* _REQUEST_
Write out every line of the material exactly as it appears.

══ SOURCE MATERIAL ══

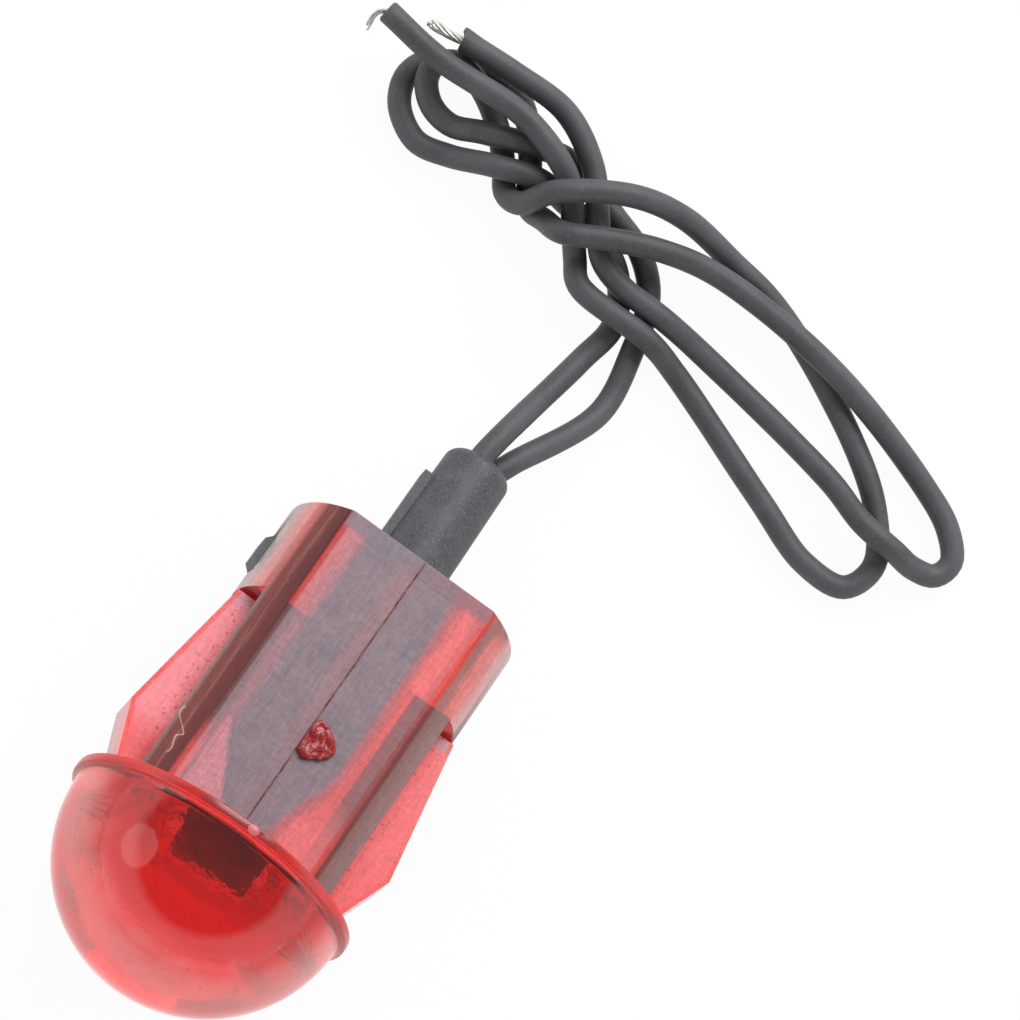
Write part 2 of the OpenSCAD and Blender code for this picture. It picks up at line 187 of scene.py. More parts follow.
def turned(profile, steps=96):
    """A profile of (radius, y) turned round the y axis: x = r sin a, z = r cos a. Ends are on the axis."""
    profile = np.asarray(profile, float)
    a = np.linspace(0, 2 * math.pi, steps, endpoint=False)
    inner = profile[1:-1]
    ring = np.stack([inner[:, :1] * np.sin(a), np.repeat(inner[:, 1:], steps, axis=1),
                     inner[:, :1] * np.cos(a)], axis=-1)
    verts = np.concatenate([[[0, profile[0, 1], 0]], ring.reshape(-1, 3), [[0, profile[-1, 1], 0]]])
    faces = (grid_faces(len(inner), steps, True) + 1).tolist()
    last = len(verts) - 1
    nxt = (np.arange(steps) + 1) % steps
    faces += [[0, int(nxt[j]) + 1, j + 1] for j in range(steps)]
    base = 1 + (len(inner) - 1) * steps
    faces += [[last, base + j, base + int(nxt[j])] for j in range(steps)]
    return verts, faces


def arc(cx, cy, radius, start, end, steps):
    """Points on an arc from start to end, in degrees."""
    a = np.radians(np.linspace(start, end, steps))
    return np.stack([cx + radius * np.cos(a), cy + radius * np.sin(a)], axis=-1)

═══

* _OUTPUT OF THE EXERCISE_
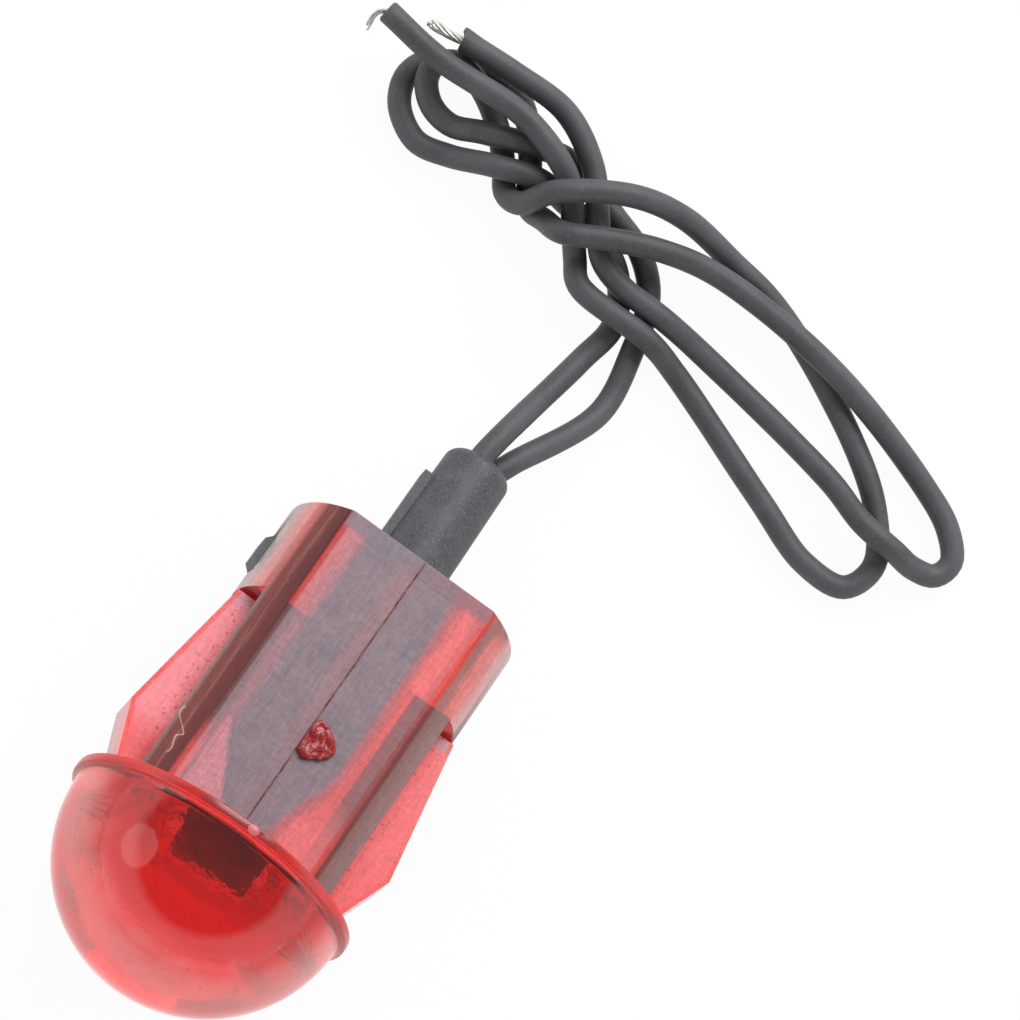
Write part 2 of the OpenSCAD and Blender code for this picture. It picks up at line 187 of scene.py. More parts follow.
def turned(profile, steps=96):
    """A profile of (radius, y) turned round the y axis: x = r sin a, z = r cos a. Ends are on the axis."""
    profile = np.asarray(profile, float)
    a = np.linspace(0, 2 * math.pi, steps, endpoint=False)
    inner = profile[1:-1]
    ring = np.stack([inner[:, :1] * np.sin(a), np.repeat(inner[:, 1:], steps, axis=1),
                     inner[:, :1] * np.cos(a)], axis=-1)
    verts = np.concatenate([[[0, profile[0, 1], 0]], ring.reshape(-1, 3), [[0, profile[-1, 1], 0]]])
    faces = (grid_faces(len(inner), steps, True) + 1).tolist()
    last = len(verts) - 1
    nxt = (np.arange(steps) + 1) % steps
    faces += [[0, int(nxt[j]) + 1, j + 1] for j in range(steps)]
    base = 1 + (len(inner) - 1) * steps
    faces += [[last, base + j, base + int(nxt[j])] for j in range(steps)]
    return verts, faces


def arc(cx, cy, radius, start, end, steps):
    """Points on an arc from start to end, in degrees."""
    a = np.radians(np.linspace(start, end, steps))
    return np.stack([cx + radius * np.cos(a), cy + radius * np.sin(a)], axis=-1)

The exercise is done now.